HC Deb 30 October 1968 vol 772 cc154-62

Motion made, and Question proposed, That this House do now adjourn.—[Mr. Harper.]

9.58 p.m.

Mr. John Rankin (Glasgow, Govan)

I take this opportunity of calling the attention of the House to the closing of Glasgow Airport. Up until that moment, it was the second busiest airport in the United Kingdom, ranking next to London. Tonight it lies empty and almost deserted. The work it used to do is being done at Prestwick but not so conveniently because, for Glasgow passengers, journeys from and to London used to take two hours each way whereas now they take six and sometimes more. The principal contributors to this disastrous situation are the Board of Trade, ably represented here—

It being Ten o'clock, the Motion for the Adjournment of the House lapsed, without Question put.
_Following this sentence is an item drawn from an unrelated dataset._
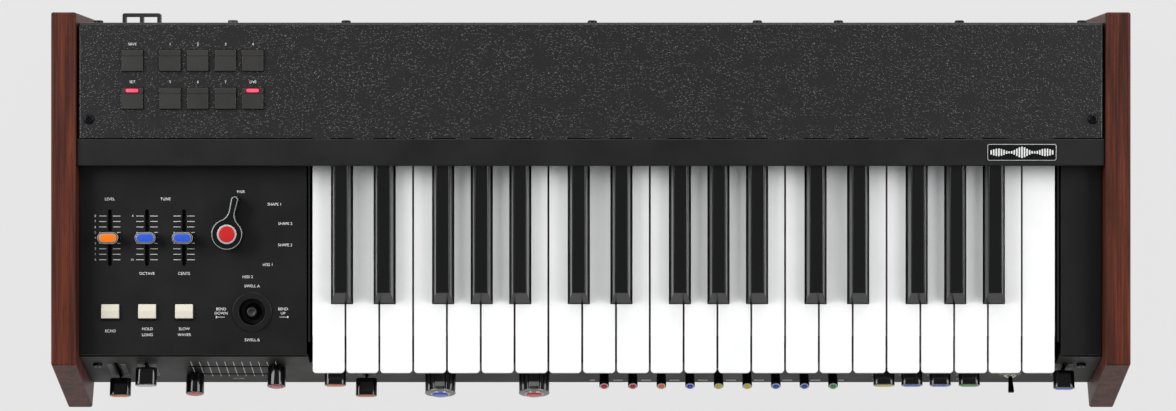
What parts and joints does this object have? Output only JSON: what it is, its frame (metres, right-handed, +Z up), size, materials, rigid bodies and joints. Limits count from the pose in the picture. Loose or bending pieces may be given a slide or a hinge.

Motion made, and Question proposed, That this House do now adjourn.—[Mr. Harper.]

Mr, Rankin

The principal contributors to the state which I have just described at Abbotsinch are the Board of Trade, the Department of Employment and Productivity and the Scottish Office. The Board of Trade has been pursuing a policy regarding Glasgow Airport which to some appears to be almost vindictive. For example, in 1967, American Flyers, a private airline in America flew 12 Boeing 727s into Glasgow full of tourists. In the same year, Wardair of Canada flew in 30 Boeing 727s. Both operations carried inclusive-fair passengers. This year, so far, 30 Boeing 727s with tourists from Canada have come to Glasgow. Also, two Boeing 707s were accepted with inclusive-fare passengers. One was booked for Glasgow. The other was redirected from Prestwick which could not take it because of fog.

A third Boeing 707, however, with 100 Scots expatriates bound for Glasgow was directed from Glasgow airport at Abbotsinch to Prestwick on the intervention of the Board of Trade. Those 100 passengers were dropped at Prestwick and left stranded because no arrangements for transporting them from Prestwick Airport to the various parts of Scotland for which they were destined had been made.

Airlines object to this procedure because landing fees at Prestwick cost them £160 more than they pay at Glasgow Airport, with the result that there are higher fees for passengers and increased travelling costs for them from Prestwick.

As a guide to what is happening, these figures are worth noting. In 1965, the number of aircraft passengers handled at Prestwick was 463,315. In 1966, the number was 510,322. In 1967, there was an alarming drop to 450,528, lower than in 1965 and showing a distinct fall from 1966. Undoubtedly, this drastic fall in passenger handling at Prestwick is influencing the policy now being pursued against Abbotsinch.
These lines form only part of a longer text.